Bitcoin surged more than 4% to reclaim the $61,000 mark, its strongest level in over a week, after Federal Reserve Chair Kevin Warsh signaled that inflation risks had softened. The move came despite a 7.9% plunge in South Korea's Kospi fueled by renewed AI chip worries, which did little to dampen crypto appetite.
On-chain data from Glassnode and Bitfinex reveals what analysts describe as "accumulation beneath the surface," with long-term holders steadily adding to their positions even as spot Bitcoin ETFs continue to see net outflows. This divergence suggests a bullish structural shift, as patient capital absorbs supply that short-term traders and ETF sellers are releasing.

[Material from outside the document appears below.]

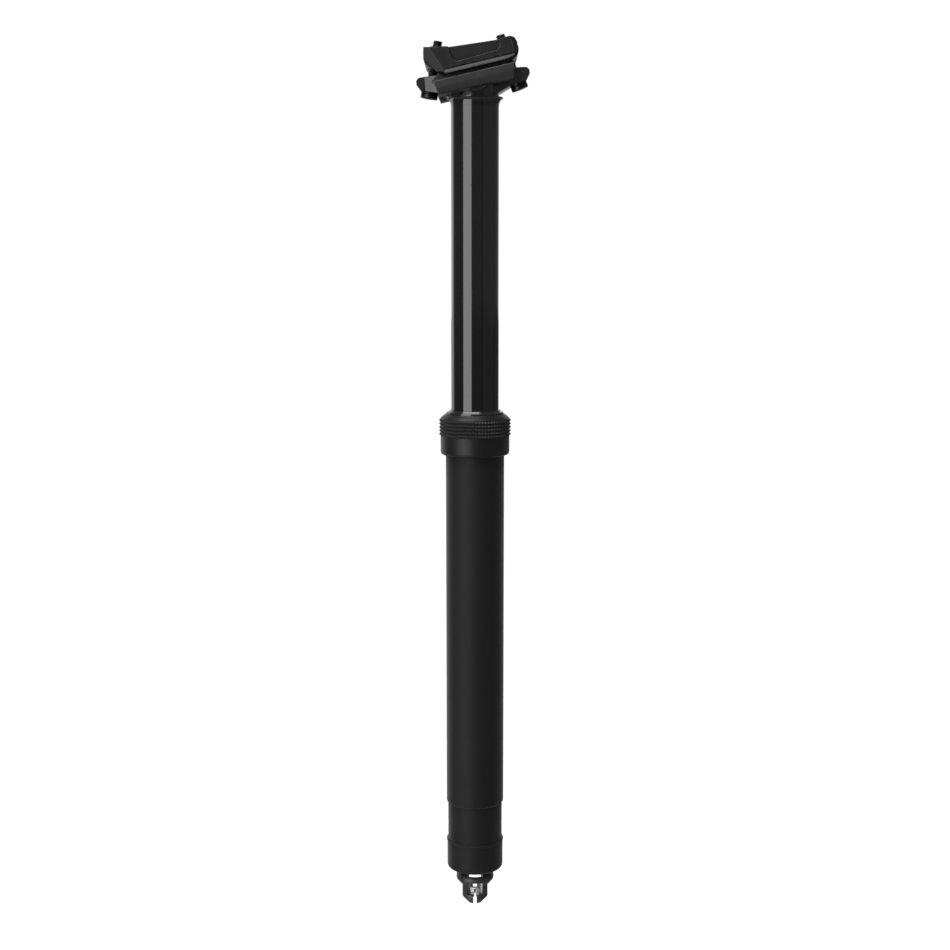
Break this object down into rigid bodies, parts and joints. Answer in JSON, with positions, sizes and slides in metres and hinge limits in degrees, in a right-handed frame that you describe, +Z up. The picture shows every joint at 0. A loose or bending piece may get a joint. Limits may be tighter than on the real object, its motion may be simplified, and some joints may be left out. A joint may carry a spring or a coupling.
{
  "type": "dropper seatpost",
  "caption": "Telescoping bicycle seatpost with a knurled collar, a tilting saddle-rail clamp, a gas cartridge and an open cable actuator at the base",
  "frame": {"origin": "On the post's axis at the underside of the collar, where the frame's seat tube ends", "axes": "+Z up along the post to the saddle, +X to the rear of the bicycle, +Y to the rider's right"},
  "size_m": [0.0593, 0.0522, 0.4759],
  "materials": {
    "satin_black": "satin anodised black",
    "gloss_black": "polished black anodised",
    "forged_black": "satin black over forged aluminium",
    "cage_grey": "dark grey hard anodised",
    "bolt_black": "black oxide steel",
    "plain_steel": "bright turned steel",
    "plain_aluminium": "turned aluminium",
    "rubber": "matt black rubber",
    "felt": "oiled felt",
    "bush_polymer": "sliding polymer",
    "brass": "plain brass"
  },
  "bodies": {
    "lower": {"outer_tube": "satin_black", "collar": "satin_black", "wiper_seal": "rubber", "collar_seal": "felt", "upper_bushing": "bush_polymer", "base_housing": "satin_black", "bottom_bumper": "rubber", "base_grub_screws": "bolt_black", "base_cap": "satin_black", "cable_cage": "cage_grey", "piston_rod": "plain_steel", "rod_nut": "bolt_black", "piston": "plain_aluminium", "piston_seal": "rubber"},
    "actuator": {"cable_carriage": "bush_polymer", "cable_barrel": "plain_steel", "valve_pull_rod": "plain_steel", "return_spring": "plain_steel"},
    "post": {"stanchion": "gloss_black", "head": "forged_black", "lower_guide": "bush_polymer", "guide_keys": "brass", "gas_cylinder": "plain_aluminium", "cylinder_end_cap": "plain_aluminium", "rod_seal": "rubber", "cylinder_top_plug": "plain_aluminium", "cartridge_lock_ring": "plain_aluminium", "front_washer": "plain_steel", "rear_washer": "plain_steel"},
    "floating": {"floating_piston": "plain_aluminium", "floating_seal": "rubber"},
    "clamp": {"lower_cradle": "forged_black", "upper_clamp": "forged_black"},
    "front_nut": {"front_nut": "plain_steel"},
    "rear_nut": {"rear_nut": "plain_steel"},
    "front_bolt": {"front_bolt": "bolt_black"},
    "rear_bolt": {"rear_bolt": "bolt_black"}
  },
  "joints": [
    {"name": "post_slide", "type": "slide", "parent": "lower", "child": "post", "axis": [0, 0, -1], "range_m": [0, 0.15], "stiffness_N_per_m": 400, "springref_m": -0.4},
    {"name": "actuator_pull", "type": "slide", "parent": "lower", "child": "actuator", "axis": [0, 0, -1], "range_m": [0, 0.0019], "stiffness_N_per_m": 2000, "springref_m": -0.004, "deforming": ["return_spring"]},
    {"name": "floating_piston_slide", "type": "slide", "parent": "post", "child": "floating", "axis": [0, 0, 1], "range_m": [0, 0.02299]},
    {"name": "clamp_tilt", "type": "hinge", "parent": "post", "child": "clamp", "pos_m": [-0.00158, 0, 0.20342], "axis": [0, 1, 0], "range_deg": [-6, 6]},
    {"name": "front_nut_turn", "type": "hinge", "parent": "clamp", "child": "front_nut", "pos_m": [-0.021, 0, 0.20671], "axis": [0, 1, 0], "range_deg": [-6, 6]},
    {"name": "rear_nut_turn", "type": "hinge", "parent": "clamp", "child": "rear_nut", "pos_m": [0.01681, 0, 0.21048], "axis": [0, 1, 0], "range_deg": [-6, 6]},
    {"name": "front_bolt_turn", "type": "hinge", "parent": "post", "child": "front_bolt", "pos_m": [-0.021, 0, 0.20671], "axis": [0.1669, 0, 0.986], "range_deg": [-930, 930]},
    {"name": "rear_bolt_turn", "type": "hinge", "parent": "post", "child": "rear_bolt", "pos_m": [0.01681, 0, 0.21048], "axis": [-0.3585, 0, 0.9335], "range_deg": [-930, 930]}
  ],
  "couplings": [
    {"joint": "floating_piston_slide", "follows": "post_slide", "ratio": 0.15123},
    {"joint": "front_bolt_turn", "follows": "clamp_tilt", "ratio": -154.71},
    {"joint": "rear_bolt_turn", "follows": "clamp_tilt", "ratio": 154.71},
    {"joint": "front_nut_turn", "follows": "clamp_tilt", "ratio": -1},
    {"joint": "rear_nut_turn", "follows": "clamp_tilt", "ratio": -1}
  ]
}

Warsh's comments mark a notable pivot in Fed rhetoric, reinforcing expectations that the central bank may ease its tightening stance later this year. The regulatory backdrop remains uncertain, however, with the SEC still weighing multiple spot ETF applications and the CFTC grappling with how to classify certain digital assets.
Bitcoin's market capitalization now sits at roughly $1.2 trillion, representing about 48% of the total crypto market. Its correlation with the S&P 500 has eased slightly, but the token remains sensitive to macro signals—today's rally was powered more by rate expectations than by any crypto-specific catalyst.
Some analysts caution that ETF outflows, if sustained, could cap further gains. The $61,000 level has acted as resistance before, and a failure to hold it might invite renewed selling. Long-term holders appear confident, but the broader macro picture—including AI-driven equity volatility—remains a wild card.